WHAT IS REQUIRED: Send back all the data below, exactly as given.

■ ■ ■ ■

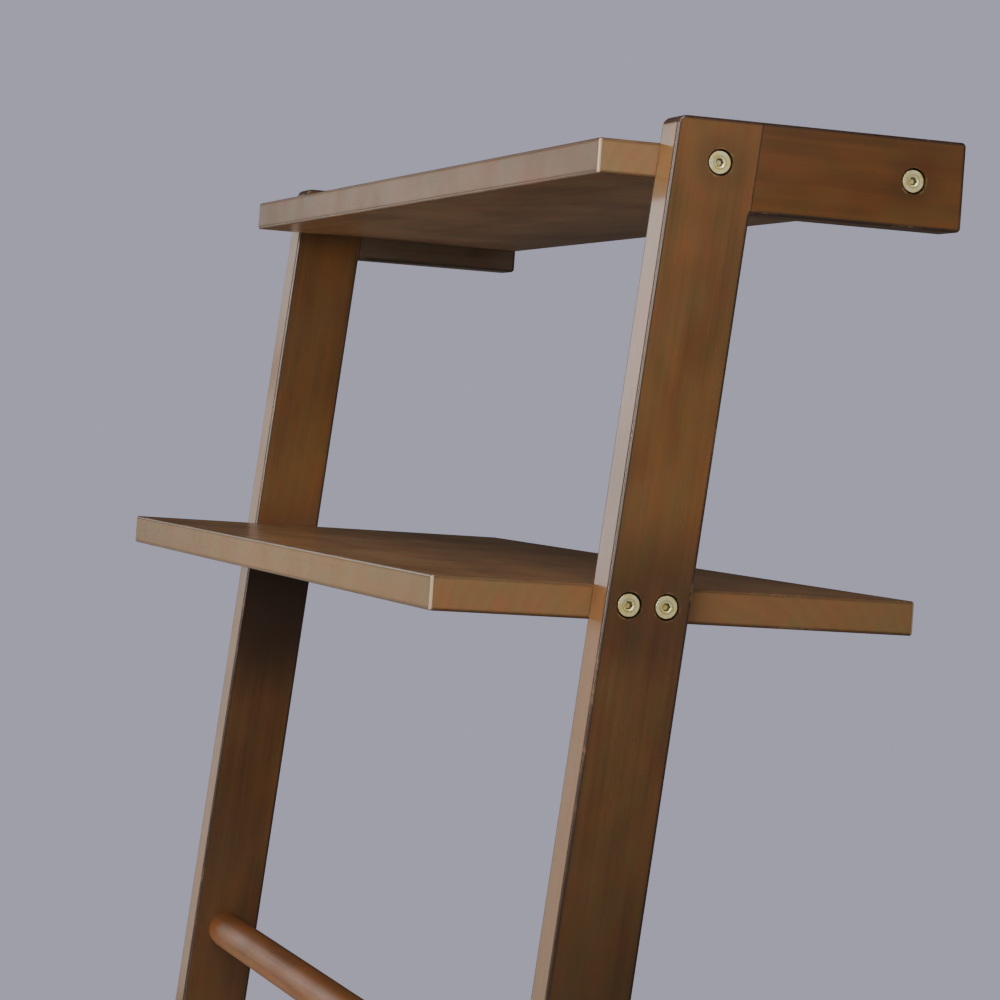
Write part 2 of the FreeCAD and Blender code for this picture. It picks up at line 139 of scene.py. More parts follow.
def wood_figure_group():
    """Growth rings, long fibres, short open pores and the patches in which wood takes stain.

    Place is measured in metres with X along the grain, and Pith is a point on the tree's heart.
    """
    inputs = {"Place": "Vector", "Pith": "Vector", "Seed": "Float"}
    outputs = {title: "Float" for title in ("Rings", "Fibres", "Pores", "Blotches", "Redness")}
    tree, given, result = new_group("wood_figure", inputs, outputs)
    step = add_node(tree, "CombineXYZ", None, {0: given["Seed"], 1: given["Seed"], 2: given["Seed"]})
    place = work_out_vector(tree, "ADD", given["Place"], step.outputs[0])

    across = work_out_vector(tree, "SUBTRACT", given["Place"], given["Pith"])
    across = work_out_vector(tree, "MULTIPLY", across, (0.0, 1.0, 1.0))
    radius = work_out_vector(tree, "LENGTH", across)
    radius = work_out(tree, "MULTIPLY_ADD", cloud(tree, place, (1.5, 8.0, 8.0)), 0.045, radius)
    radius = work_out(tree, "MULTIPLY_ADD", cloud(tree, place, (9.0, 70.0, 70.0)), 0.003, radius)
    ring = work_out(tree, "FRACT", work_out(tree, "MULTIPLY", radius, RINGS_PER_METRE))
    rings = work_out(tree, "SUBTRACT", spread(tree, ring, 0.0, 0.8), spread(tree, ring, 0.84, 1.0))
    tree.links.new(rings, result["Rings"])

    fibres = cloud(tree, place, (6.0, 380.0, 380.0), 3.0, 0.6)
    tree.links.new(spread(tree, fibres, 0.30, 0.70), result["Fibres"])
    pores = cloud(tree, place, (170.0, 2200.0, 2200.0), 1.0)
    bar = work_out(tree, "MULTIPLY_ADD", cloud(tree, place, (6.0, 50.0, 50.0), 1.0), -0.20, 0.78)
    tree.links.new(spread(tree, work_out(tree, "SUBTRACT", pores, bar), 0.0, 0.06), result["Pores"])
    blotches = cloud(tree, place, (9.0, 22.0, 22.0), 3.0, 0.6)
    tree.links.new(spread(tree, blotches, 0.30, 0.70), result["Blotches"])
    redness = cloud(tree, place, (34.0, 75.0, 75.0), 3.0, 0.65)
    tree.links.new(spread(tree, redness, 0.30, 0.70), result["Redness"])
    return tree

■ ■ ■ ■

FINISHED TASK:
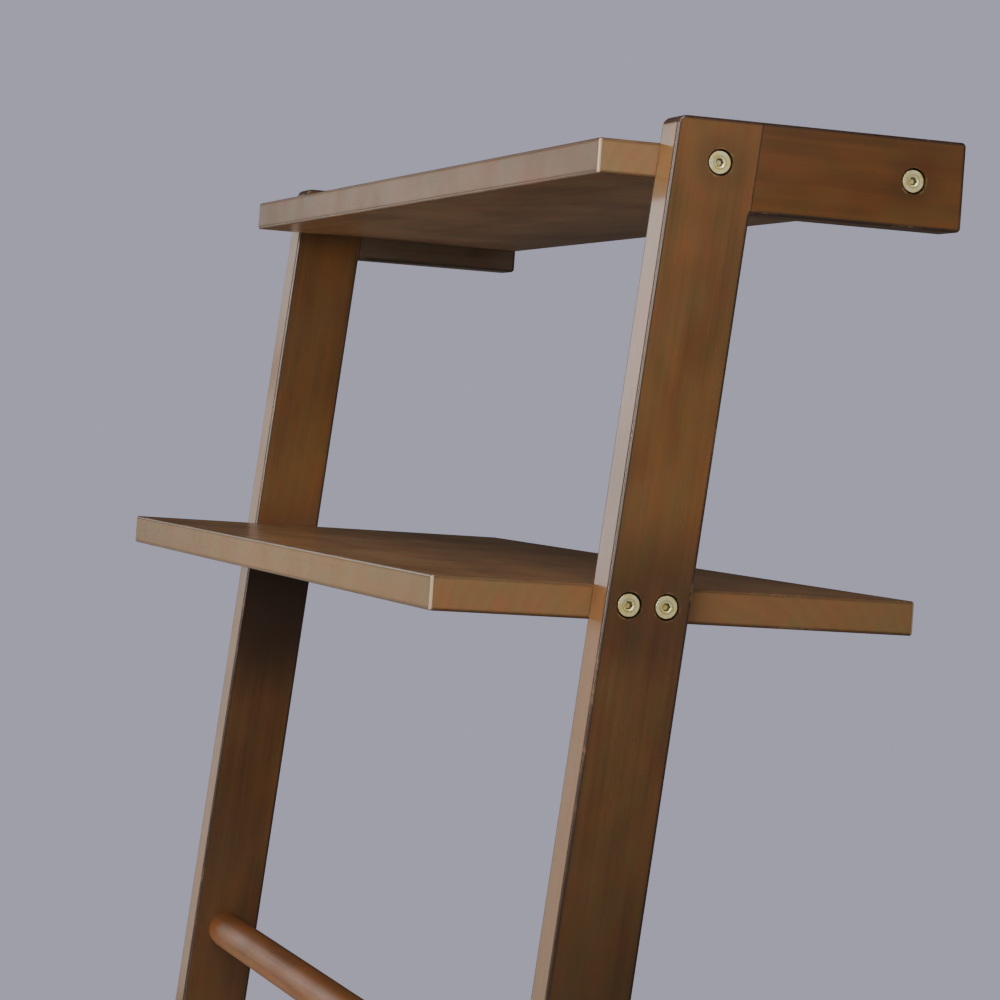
Write part 2 of the FreeCAD and Blender code for this picture. It picks up at line 139 of scene.py. More parts follow.
def wood_figure_group():
    """Growth rings, long fibres, short open pores and the patches in which wood takes stain.

    Place is measured in metres with X along the grain, and Pith is a point on the tree's heart.
    """
    inputs = {"Place": "Vector", "Pith": "Vector", "Seed": "Float"}
    outputs = {title: "Float" for title in ("Rings", "Fibres", "Pores", "Blotches", "Redness")}
    tree, given, result = new_group("wood_figure", inputs, outputs)
    step = add_node(tree, "CombineXYZ", None, {0: given["Seed"], 1: given["Seed"], 2: given["Seed"]})
    place = work_out_vector(tree, "ADD", given["Place"], step.outputs[0])

    across = work_out_vector(tree, "SUBTRACT", given["Place"], given["Pith"])
    across = work_out_vector(tree, "MULTIPLY", across, (0.0, 1.0, 1.0))
    radius = work_out_vector(tree, "LENGTH", across)
    radius = work_out(tree, "MULTIPLY_ADD", cloud(tree, place, (1.5, 8.0, 8.0)), 0.045, radius)
    radius = work_out(tree, "MULTIPLY_ADD", cloud(tree, place, (9.0, 70.0, 70.0)), 0.003, radius)
    ring = work_out(tree, "FRACT", work_out(tree, "MULTIPLY", radius, RINGS_PER_METRE))
    rings = work_out(tree, "SUBTRACT", spread(tree, ring, 0.0, 0.8), spread(tree, ring, 0.84, 1.0))
    tree.links.new(rings, result["Rings"])

    fibres = cloud(tree, place, (6.0, 380.0, 380.0), 3.0, 0.6)
    tree.links.new(spread(tree, fibres, 0.30, 0.70), result["Fibres"])
    pores = cloud(tree, place, (170.0, 2200.0, 2200.0), 1.0)
    bar = work_out(tree, "MULTIPLY_ADD", cloud(tree, place, (6.0, 50.0, 50.0), 1.0), -0.20, 0.78)
    tree.links.new(spread(tree, work_out(tree, "SUBTRACT", pores, bar), 0.0, 0.06), result["Pores"])
    blotches = cloud(tree, place, (9.0, 22.0, 22.0), 3.0, 0.6)
    tree.links.new(spread(tree, blotches, 0.30, 0.70), result["Blotches"])
    redness = cloud(tree, place, (34.0, 75.0, 75.0), 3.0, 0.65)
    tree.links.new(spread(tree, redness, 0.30, 0.70), result["Redness"])
    return tree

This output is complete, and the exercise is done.